BStott wrote at 6/2/2016 9:57:30 PM:

The laser acts as a hose collecting and blowing material off the previous layer solid table. Once you start thinking the actions involved the study is not required only to view and practice with advanced tools. This is a fundamental reminder of what high energy light is: waves and particles. Don't need to analize or quantify. Solution: Angle laser backwards from direction of motion. Then, powder material is pushed into solidified layer and eliminates voids. Easy! Realize/Remenbere lasers emits energy and push materials and you don't need so many expensive studies and time. But, duh!

BStott wrote at 6/2/2016 9:06:55 PM:

Excellent! The laser acts like a blow torche pushing material. Now, they can counteract this effect by angling the laser backwards to its direction of motion. This way tha laser pushes powder into the melted part region creating a fully dense material across each entire part layer. This is likely a simple technician's mechanical adjustment to the existing machine's laser mount.

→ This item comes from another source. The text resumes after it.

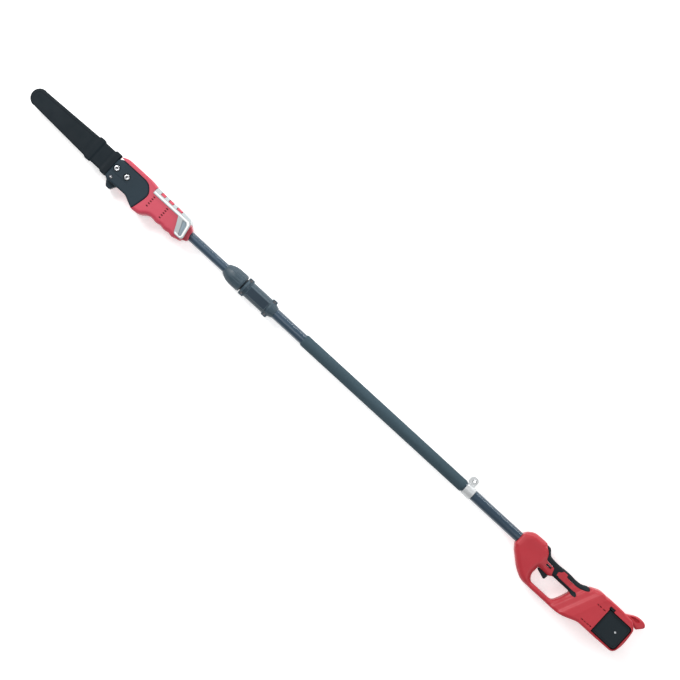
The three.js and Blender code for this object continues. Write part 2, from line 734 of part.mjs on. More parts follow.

James K McMahon wrote at 5/28/2016 1:57:33 PM:

Excellent research work. Very impressive that someone has looked closer at this 3D technology. I believe all of the 3D technologies require investigations to better understand how they work and if there should be concerns. I see small company startups duplicating 3D machines and selling them at low cost. Sales or marketing is driving these businesses and few if anyone understands the technology. 2D Inkjet thermoplastic printing evolved into 3D printing in much the same way. These small inkjet fluid delivery passages are seeing thermal effects that were not anticipated with 2D printing and the printing materials are going through changes to satisfy customer demands for color and speed. The original 2D invention disclosures never mentioned 24 hour printing cycles and the 3D printing machine designers have no history of the first inventions. More work needs be done and the customers need to understand they are experimenting with these new 3D printers.